Ch. 8: Rate Plots. Analogy to the mathematics of population growth (150-51). The problem of estimating future discoveries (151-53). Choice of mathematical models: Gaussian or logistic? (153). Examination of USGS estimates for U.S. and global production are “implausibly high” (154-57). “The mathematical peak falls at the year 2004.7; call it 2005” (158). Ch. 9: The Future of Fossil Fuels. Republican (individuals, institutions) vs. Democrat (society) approach (159-60). The changing behavior and role of oil companies (160-64). Oil for petrochemical products (164-66). Tertiary recovery methods (166-70). Natural gas (17073). Coal (173-74). “The finite supply of world oil is, in my opinion, written in stone . . . in the reservoir rocks” (175). Ch. 10: Alternative Energy Sources. Geothermal energy (176-80). Nuclear energy (180-82). Hydroelectric power (182-83). Solar and wind power (183-85). “We need an open
competition to propose detailed implementations of each concept, followed by another competition to look for serious flaws in the designs” (185). Ch. 11: A New Outlook. The coming “psychological realization that the change is permanent may be as devastating as the shortage itself” (186).
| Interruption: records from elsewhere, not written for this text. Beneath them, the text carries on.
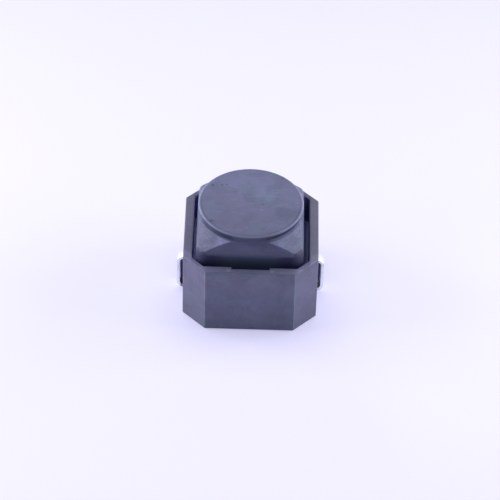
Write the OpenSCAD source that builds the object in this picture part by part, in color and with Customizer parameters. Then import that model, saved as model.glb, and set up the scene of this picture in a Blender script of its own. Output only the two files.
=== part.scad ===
// Tactile push button switch: octagonal housing, guided square cap, snap dome and two J leads.
// Sizes are in millimetres. The origin lies on the board's surface under the middle of the housing.
// +X runs from the left lead to the right lead, -Y is the front and +Z points up to the cap.

/* [Housing] */
// Width and depth of the housing across its flats
body_w = 10; // [9.8:0.05:12]
// Height of the housing's rim above the board
rim_z = 5.8; // [5.5:0.02:7]
// Leg of the 45 degree chamfer on each upright corner of the housing
corner_leg = 1.7; // [1.2:0.01:2]
// Thickness of the wall round the window
wall = 0.68; // [0.65:0.01:0.8]
// Thickness of the wall behind each chamfered corner
corner_wall = 0.39; // [0.3:0.01:0.5]
// Thickness of the wall round the socket that takes the base
socket_wall = 0.5; // [0.4:0.01:0.6]
// Bevel on the outer edge of the rim and of the foot
rim_bevel = 0.05; // [0.02:0.01:0.15]
// Bevel on the window's edge
window_bevel = 0.04; // [0.02:0.01:0.1]

/* [Cap] */
// Gap between the cap and the window on each side
cap_gap = 0.35; // [0.3:0.01:0.5]
// Height of the cap's top above the rim at rest
cap_rise = 2.5; // [2.2:0.05:3.5]
// Radius of the cap's upright corners
cap_corner_r = 0.75; // [0.6:0.05:1.2]
// Radius of the upright corners inside the cap
cap_inner_r = 0.3; // [0.2:0.05:0.4]
// Height of the upright part of the cap's sides above the rim
upright_h = 0.65; // [0.4:0.05:0.8]
// How far the cap's sides lean in from there to the foot of the disc
side_lean = 0.32; // [0.2:0.01:0.4]
// Distance from the cap's side to the edge of its round top disc
disc_inset = 0.065; // [0.05:0.005:0.3]
// Height of the upright step under the disc's edge
disc_h = 0.6; // [0.4:0.05:0.7]
// Rounding of the disc's edge
disc_round = 0.08; // [0.04:0.01:0.15]
// Slope of the shoulder below level, in degrees
shoulder_slope = 37; // [30:1:40]
// Thickness of the cap's wall and roof
cap_wall = 0.6; // [0.5:0.01:0.65]
// Gap between the cap's inside and the plunger that it is pressed on
cap_fit = 0.02; // [0.01:0.01:0.05]

/* [Plunger and latch] */
// How far the cap travels when it is pressed
travel = 0.35; // [0.2:0.01:0.4]
// Thickness of the flange that the cap sits on
flange_t = 0.6; // [0.4:0.05:0.7]
// Width of each latch leg
leg_w = 2.6; // [2:0.05:3.2]
// Thickness of each latch leg where it hangs below the flange
leg_t = 0.55; // [0.4:0.01:0.7]
// Height of each latch hook
hook_h = 0.68; // [0.5:0.01:0.8]
// Height of the leg above its hook, up to the cap's lower edge
leg_rise = 0.4; // [0.3:0.01:0.5]
// Depth of the guide groove in the window's wall
groove_d = 0.24; // [0.2:0.01:0.3]
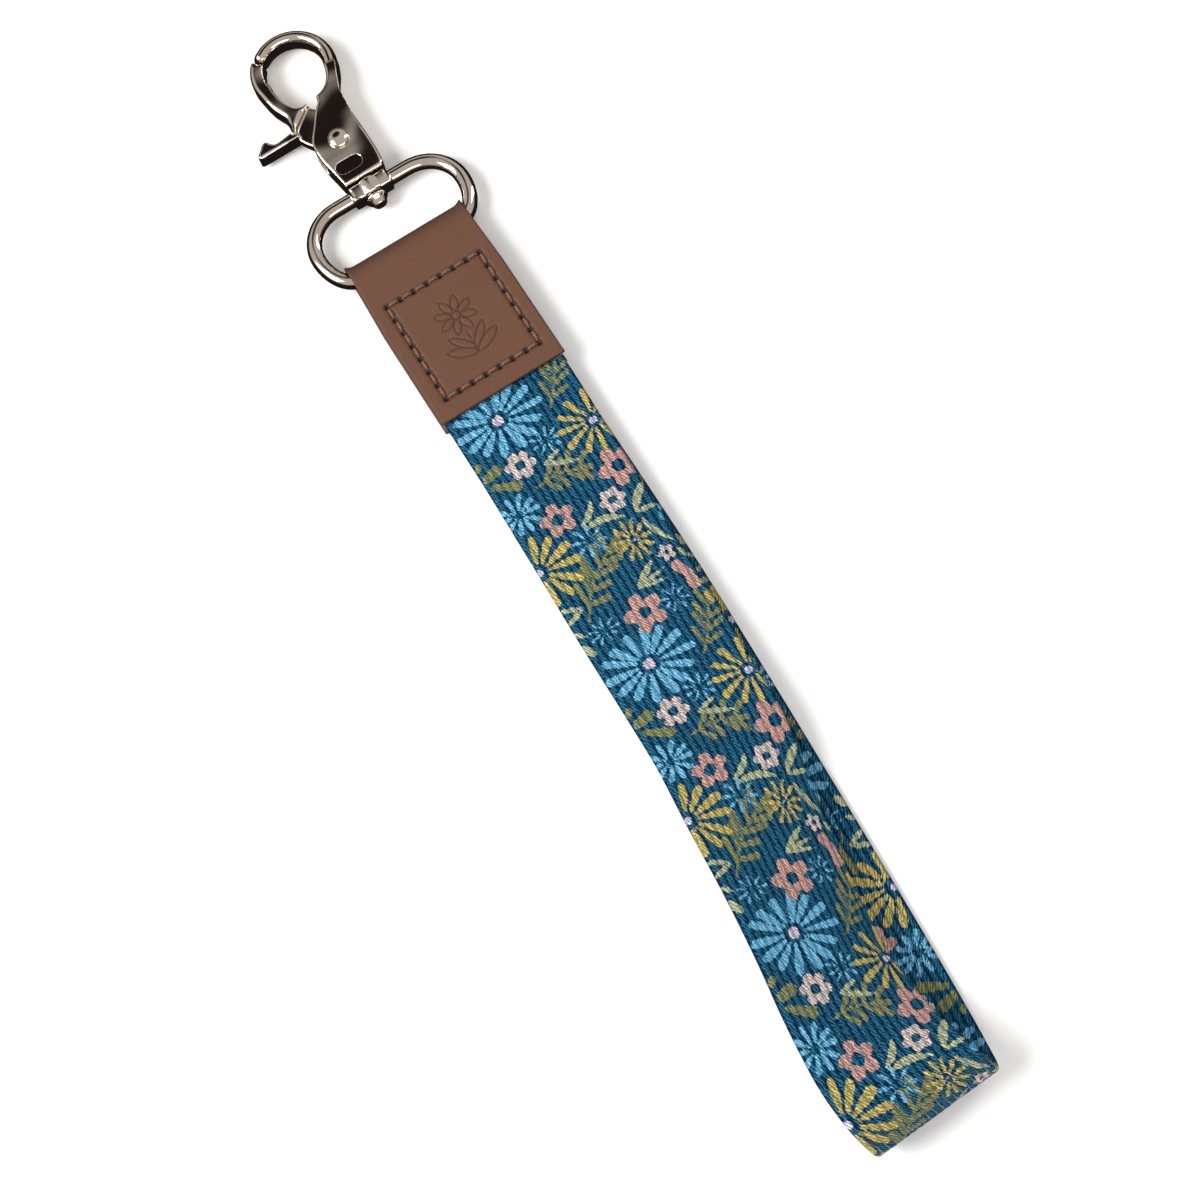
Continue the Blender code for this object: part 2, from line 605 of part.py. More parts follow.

Cautionary remarks about solutions (187-89). Need for awareness and education in thermodynamics (189-90). Notes. 14 pages. Ch. 8, note 4 (p. 201): Hubbert, M.K. (1982), “Techniques of Prediction as Applied to the Production of Oil and Gas,” in Oil and Gas Supply Modeling, ed. S.J. Gass, National Bureau of Standards Special Publication 631, pp. 16141. Equations. Index. 4 pages. Back of the book. Deffeyes is Professor Emeritus at Princeton University; worked with M. King Hubbert in Shell Oil’s research lab in Houston. Princeton since 1967. Served as guide/mentor to John McPhee’s popular books on geology.. Basin and Range (1980), In Suspect Terrain (1982), Rising from the Plains (1986), and Assembling California (1993; dedicated to Deffeyes), known collectively as Annals of the Former World.